Regular maintenance fees of $250 to $500 every three to five years is a bargain compared to the cost of repairing or replacing a malfunctioning system, which can cost between $3,000 and $7,000 for a conventional system. Alternative systems can cost even more. The frequency of pumping required for each system depends on how many people live in the home and the size of the system.
Protects your property value
An unusable septic system or one in disrepair will lower your property value, and potentially can pose a costly legal liability.
Keeps you and your neighbors healthy
Household wastewater contains disease causing bacteria and viruses and high levels of nitrogen and phosphorus. If a septic system is well-maintained and working properly, it will remove most of these pollutants. Insufficiently treated sewage from septic systems can cause groundwater contamination, which can spread disease in humans and animals. Improperly treated sewage poses the risk of contaminating nearby surface waters threatening swimmers with various infectious diseases, from eye and ear infections to acute gastrointestinal illness and hepatitis.
Protects the environment
More than four billion gallons of wastewater are dispersed below the ground’s surface every day. Ground water contaminated by poorly or untreated household wastewater poses dangers to drinking water and to the environment. Malfunctioning septic systems release bacteria, viruses, and chemicals toxic to local waterways. When these pollutants are released into the ground, they eventually enter streams, rivers, lakes, and more, harming local ecosystems by killing native plants, fish, and shellfish.
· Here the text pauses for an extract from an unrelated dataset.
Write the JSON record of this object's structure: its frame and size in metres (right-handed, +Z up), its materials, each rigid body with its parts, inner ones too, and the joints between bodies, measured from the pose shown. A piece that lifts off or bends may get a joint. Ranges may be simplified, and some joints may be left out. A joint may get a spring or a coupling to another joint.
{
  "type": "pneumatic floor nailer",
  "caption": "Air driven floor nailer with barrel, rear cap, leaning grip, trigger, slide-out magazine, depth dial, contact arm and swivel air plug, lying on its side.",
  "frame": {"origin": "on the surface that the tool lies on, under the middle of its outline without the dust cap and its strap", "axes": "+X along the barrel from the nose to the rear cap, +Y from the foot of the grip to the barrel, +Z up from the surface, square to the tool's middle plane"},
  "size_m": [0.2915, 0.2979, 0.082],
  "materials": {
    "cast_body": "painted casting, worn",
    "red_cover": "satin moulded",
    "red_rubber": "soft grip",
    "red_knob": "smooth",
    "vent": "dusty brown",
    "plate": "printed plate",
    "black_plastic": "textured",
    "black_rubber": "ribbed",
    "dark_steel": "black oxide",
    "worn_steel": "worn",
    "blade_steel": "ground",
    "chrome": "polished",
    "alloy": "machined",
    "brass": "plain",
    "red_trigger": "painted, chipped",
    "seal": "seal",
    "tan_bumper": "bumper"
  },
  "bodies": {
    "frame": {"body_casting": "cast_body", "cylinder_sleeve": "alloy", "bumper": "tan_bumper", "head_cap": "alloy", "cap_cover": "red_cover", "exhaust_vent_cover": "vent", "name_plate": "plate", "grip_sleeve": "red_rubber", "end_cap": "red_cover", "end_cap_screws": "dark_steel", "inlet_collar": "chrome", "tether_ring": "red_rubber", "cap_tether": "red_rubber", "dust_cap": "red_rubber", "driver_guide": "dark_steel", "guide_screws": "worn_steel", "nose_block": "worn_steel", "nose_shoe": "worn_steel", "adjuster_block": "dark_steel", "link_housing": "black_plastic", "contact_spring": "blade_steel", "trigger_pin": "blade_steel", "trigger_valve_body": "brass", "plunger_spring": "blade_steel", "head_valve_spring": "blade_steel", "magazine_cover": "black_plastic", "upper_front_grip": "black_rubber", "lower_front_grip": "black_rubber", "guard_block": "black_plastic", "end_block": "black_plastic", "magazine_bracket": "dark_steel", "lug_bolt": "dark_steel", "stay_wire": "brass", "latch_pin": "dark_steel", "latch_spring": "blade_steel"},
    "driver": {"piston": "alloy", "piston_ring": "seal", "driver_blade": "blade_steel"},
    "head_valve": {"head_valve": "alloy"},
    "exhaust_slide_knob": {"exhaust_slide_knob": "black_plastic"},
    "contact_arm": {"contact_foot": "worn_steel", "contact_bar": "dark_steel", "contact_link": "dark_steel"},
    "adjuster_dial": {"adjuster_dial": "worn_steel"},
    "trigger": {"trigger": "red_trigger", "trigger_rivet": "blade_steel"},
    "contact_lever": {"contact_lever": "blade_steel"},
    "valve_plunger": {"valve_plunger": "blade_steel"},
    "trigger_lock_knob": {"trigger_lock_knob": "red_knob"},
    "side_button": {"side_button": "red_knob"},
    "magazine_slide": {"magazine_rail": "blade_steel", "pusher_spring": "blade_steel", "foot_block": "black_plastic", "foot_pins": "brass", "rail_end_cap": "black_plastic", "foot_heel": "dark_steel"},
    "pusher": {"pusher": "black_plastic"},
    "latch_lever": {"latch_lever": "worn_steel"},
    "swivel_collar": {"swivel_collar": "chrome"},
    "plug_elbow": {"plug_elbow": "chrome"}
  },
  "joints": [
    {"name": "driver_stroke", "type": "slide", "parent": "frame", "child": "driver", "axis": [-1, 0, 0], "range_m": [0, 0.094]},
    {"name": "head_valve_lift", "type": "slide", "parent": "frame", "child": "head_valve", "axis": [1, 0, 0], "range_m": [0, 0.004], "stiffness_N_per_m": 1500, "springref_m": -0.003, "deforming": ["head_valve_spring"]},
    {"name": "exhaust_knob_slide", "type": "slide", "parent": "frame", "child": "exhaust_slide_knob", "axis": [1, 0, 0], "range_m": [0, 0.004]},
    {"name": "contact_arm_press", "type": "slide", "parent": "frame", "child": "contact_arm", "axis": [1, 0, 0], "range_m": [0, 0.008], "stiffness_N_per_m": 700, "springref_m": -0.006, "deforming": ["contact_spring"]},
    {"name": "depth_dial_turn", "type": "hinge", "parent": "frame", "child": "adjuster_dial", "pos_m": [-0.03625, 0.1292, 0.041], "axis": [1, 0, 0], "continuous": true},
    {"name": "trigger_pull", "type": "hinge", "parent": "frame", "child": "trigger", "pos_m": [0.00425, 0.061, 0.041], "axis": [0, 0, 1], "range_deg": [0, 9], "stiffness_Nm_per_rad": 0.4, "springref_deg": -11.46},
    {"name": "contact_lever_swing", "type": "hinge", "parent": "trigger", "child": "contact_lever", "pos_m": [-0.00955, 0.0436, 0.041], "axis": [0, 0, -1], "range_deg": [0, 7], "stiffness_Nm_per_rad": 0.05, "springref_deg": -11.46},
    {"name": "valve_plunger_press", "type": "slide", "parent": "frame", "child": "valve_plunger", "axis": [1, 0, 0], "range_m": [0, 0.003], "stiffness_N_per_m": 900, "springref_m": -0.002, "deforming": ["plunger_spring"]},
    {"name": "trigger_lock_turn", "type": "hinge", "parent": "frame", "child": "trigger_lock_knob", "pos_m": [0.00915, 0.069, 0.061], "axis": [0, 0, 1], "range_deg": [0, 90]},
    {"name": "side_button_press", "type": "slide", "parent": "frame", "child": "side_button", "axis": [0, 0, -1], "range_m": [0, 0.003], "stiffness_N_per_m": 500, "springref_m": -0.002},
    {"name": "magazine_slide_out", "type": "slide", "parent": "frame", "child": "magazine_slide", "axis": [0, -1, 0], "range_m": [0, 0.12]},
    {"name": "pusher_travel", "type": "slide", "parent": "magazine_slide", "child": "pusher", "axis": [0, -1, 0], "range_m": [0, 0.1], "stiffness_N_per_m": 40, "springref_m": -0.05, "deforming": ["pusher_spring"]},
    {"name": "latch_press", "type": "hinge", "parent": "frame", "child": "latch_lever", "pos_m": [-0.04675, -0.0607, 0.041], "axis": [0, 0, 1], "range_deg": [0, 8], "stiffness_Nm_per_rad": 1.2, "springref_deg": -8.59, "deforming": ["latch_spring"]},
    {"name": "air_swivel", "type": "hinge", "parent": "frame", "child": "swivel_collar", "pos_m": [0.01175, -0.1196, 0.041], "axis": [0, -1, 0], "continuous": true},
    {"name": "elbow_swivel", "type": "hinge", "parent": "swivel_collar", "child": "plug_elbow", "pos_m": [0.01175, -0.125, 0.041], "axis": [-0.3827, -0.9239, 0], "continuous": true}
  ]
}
How Your Septic System Works
Septic systems are underground wastewater treatment structures, commonly used in rural areas without centralized sewer systems. They use a combination of nature and proven technology to treat wastewater from household plumbing produced by bathrooms, kitchen drains, and laundry.
A typical septic system consists of a septic tank and a drainfield, or soil absorption field.
The septic tank digests organic matter and separates floatable matter (e.g., oils and grease) and solids from the wastewater. Soil-based systems discharge the liquid (known as effluent) from the septic tank into a series of perforated pipes buried in a leach field, chambers, or other special units designed to slowly release the effluent into the soil.
Alternative systems use pumps or gravity to help septic tank effluent trickle through sand, organic matter (e.g., peat and sawdust), constructed wetlands, or other media to remove or neutralize pollutants like disease-causing pathogens, nitrogen, phosphorus, and other contaminants. Some alternative systems are designed to evaporate wastewater or disinfect it before it is discharged to the soil
A decentralized wastewater treatment system consisting of a septic tank and a trench or bed subsurface wastewater infiltration system (drainfield). A conventional septic system is typically installed at a single-family home or small business.
The gravel/stone drainfield is a design that has existed for decades. The name refers to the construction of the drainfield. With this design, effluent is piped from the septic tank to a shallow underground trench of stone or gravel. A geofabric or similar material is then placed on top of the trench so sand, dirt, and other contaminants do not enter the clean stone.
Effluent filters through the stone and is then further treated by microbes once it reaches the soil below the gravel/stone trench.
Gravel/stone systems are relatively large in overall footprint and may not be suitable for all residential sites or conditions.
How to Maintain Your Septic System
You can make sure your septic system lasts longer by making sure to never flush tampons, paper towels, baby wipes, or really any foreign objects that cannot break down easily in your septic system.
Use a garbage disposal, if you have one, to help break down any food that will clog the pipes. Make sure you never put grease down the sink, as that can clog up the septic tank.
Find a laundry detergent that’s safe for septic systems as well.
Small amounts of bleach are okay to have in your septic tank, but never flush medication, anti-freeze or harmful chemicals, as they damage the bacteria in your septic system which creates issues down the road.
If you have a sump pump, make sure that it is not hooked up to the septic system. Sump pumps put too much water into the septic system which can have adverse effects on how it breaks down the waste.